#### [Work instructions]
What do the lines from the top of the data through the line with "are a point." say? Quote them exactly and include both ends.

#### [Data section]

** START **

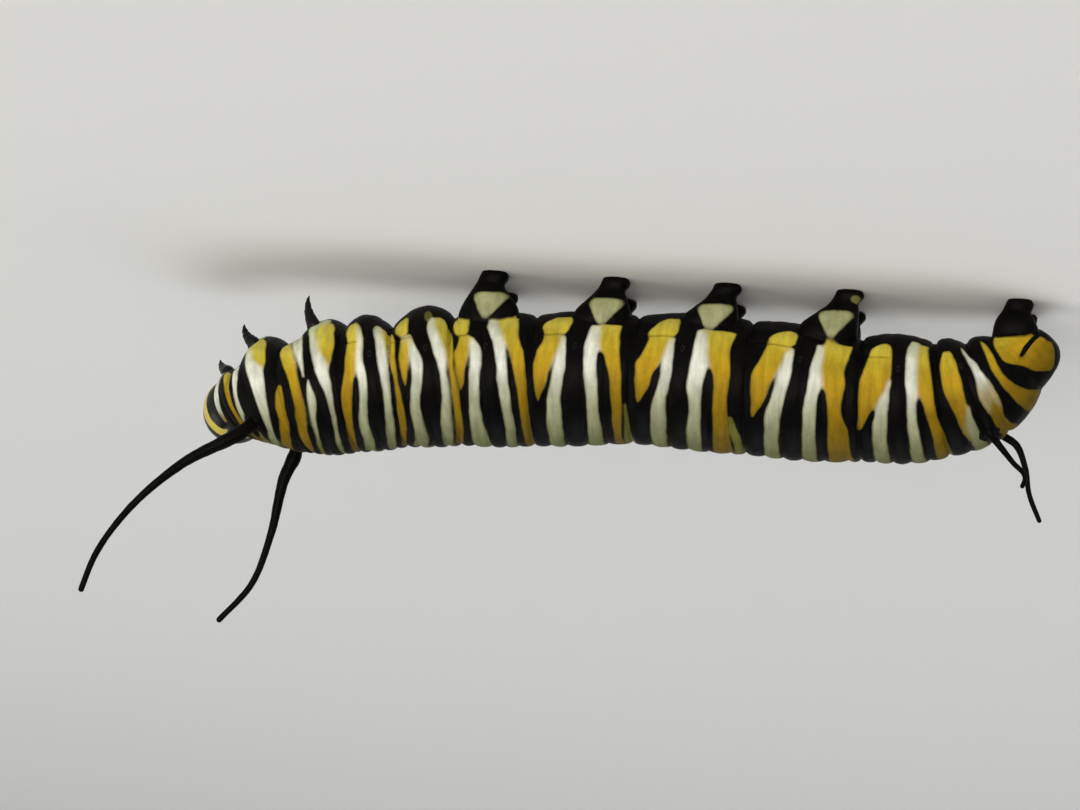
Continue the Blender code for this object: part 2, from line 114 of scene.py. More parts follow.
def hermite(share: Points, start: Points, end: Points, first: Points, last: Points) -> Points:
    """The curve from start to end that leaves with the first slope and arrives with the last."""
    square, cube = share ** 2, share ** 3
    return ((2 * cube - 3 * square + 1) * start + (cube - 2 * square + share) * first
            + (3 * square - 2 * cube) * end + (cube - square) * last)


def curve_through(places: Points, knots: Floats, values: Floats) -> Points:
    """A smooth curve through a few values.

    Args:
        places: where the curve is read.
        knots: rising places at which the values are given.
        values: one value per knot.

    Returns:
        The value at each place, held level beyond the first and last knots.
    """
    knots, values = np.array(knots, float), np.array(values, float)
    steps = np.diff(knots)
    rises = np.diff(values) / steps
    inner = (rises[:-1] * steps[1:] + rises[1:] * steps[:-1]) / (steps[:-1] + steps[1:])
    slopes = np.concatenate([[rises[0]], inner, [rises[-1]]])
    places = np.clip(places, knots[0], knots[-1])
    index = np.clip(np.searchsorted(knots, places, side="right") - 1, 0, len(steps) - 1)
    step = steps[index]
    return hermite((places - knots[index]) / step, values[index], values[index + 1], slopes[index] * step,
                   slopes[index + 1] * step)


def spline(rows: Points, places: Points) -> Points:
    """A smooth curve through rows whose first three columns are a point.

    Args:
        rows: one row per whole number from 0.
        places: where the curve is read, from 0 to the last row's number.

    Returns:
        One row per place.
    """
    places = np.atleast_1d(np.asarray(places, float))
    index = np.clip(np.floor(places).astype(int), 0, len(rows) - 2)
    share = (places - index)[:, None]
    padded = np.vstack([2 * rows[0] - rows[1], rows, 2 * rows[-1] - rows[-2]])
    before, start, end, after = (padded[index + offset] for offset in range(4))

    def length(first: Points, second: Points) -> Points:
        """The distance between two rows' points."""
        return np.linalg.norm((second - first)[:, :3], axis=1, keepdims=True)

    step_in, step, step_out = length(before, start), length(start, end), length(end, after)
    slope_start = ((end - start) / step * step_in + (start - before) / step_in * step) / (step_in + step)
    slope_end = ((after - end) / step_out * step + (end - start) / step * step_out) / (step + step_out)
    return hermite(share, start, end, slope_start * step, slope_end * step)


def directions(turn: Points, rise: Points) -> tuple[Points, Points, Points]:
    """The directions of something turned to the left and risen from level.

    Args:
        turn: degrees to the left.
        rise: degrees up.

    Returns:
        Forward, right and up.
    """
    turn, rise = np.radians(turn), np.radians(rise)
    forward = np.stack([np.cos(rise) * np.cos(turn), np.cos(rise) * np.sin(turn), np.sin(rise)], -1)
    right = np.stack([np.sin(turn), -np.cos(turn), np.zeros_like(turn)], -1)
    return forward, right, np.cross(right, forward)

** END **

#### [Finished answer]
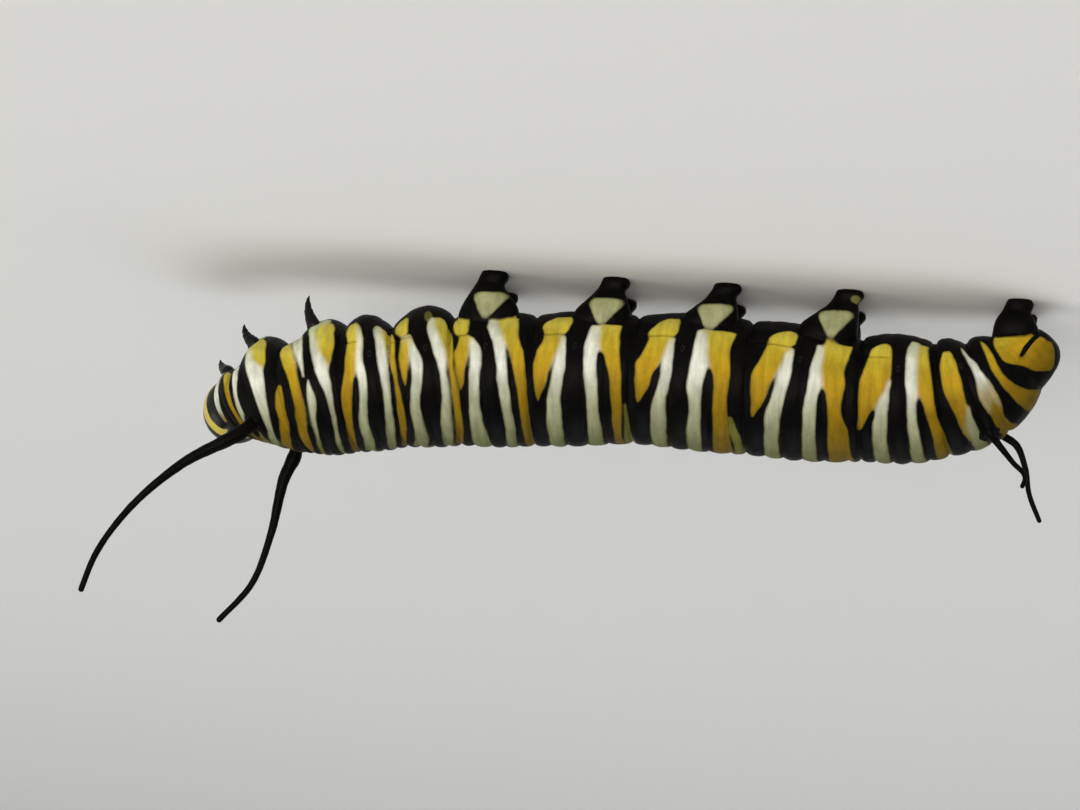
Continue the Blender code for this object: part 2, from line 114 of scene.py. More parts follow.
def hermite(share: Points, start: Points, end: Points, first: Points, last: Points) -> Points:
    """The curve from start to end that leaves with the first slope and arrives with the last."""
    square, cube = share ** 2, share ** 3
    return ((2 * cube - 3 * square + 1) * start + (cube - 2 * square + share) * first
            + (3 * square - 2 * cube) * end + (cube - square) * last)


def curve_through(places: Points, knots: Floats, values: Floats) -> Points:
    """A smooth curve through a few values.

    Args:
        places: where the curve is read.
        knots: rising places at which the values are given.
        values: one value per knot.

    Returns:
        The value at each place, held level beyond the first and last knots.
    """
    knots, values = np.array(knots, float), np.array(values, float)
    steps = np.diff(knots)
    rises = np.diff(values) / steps
    inner = (rises[:-1] * steps[1:] + rises[1:] * steps[:-1]) / (steps[:-1] + steps[1:])
    slopes = np.concatenate([[rises[0]], inner, [rises[-1]]])
    places = np.clip(places, knots[0], knots[-1])
    index = np.clip(np.searchsorted(knots, places, side="right") - 1, 0, len(steps) - 1)
    step = steps[index]
    return hermite((places - knots[index]) / step, values[index], values[index + 1], slopes[index] * step,
                   slopes[index + 1] * step)


def spline(rows: Points, places: Points) -> Points:
    """A smooth curve through rows whose first three columns are a point.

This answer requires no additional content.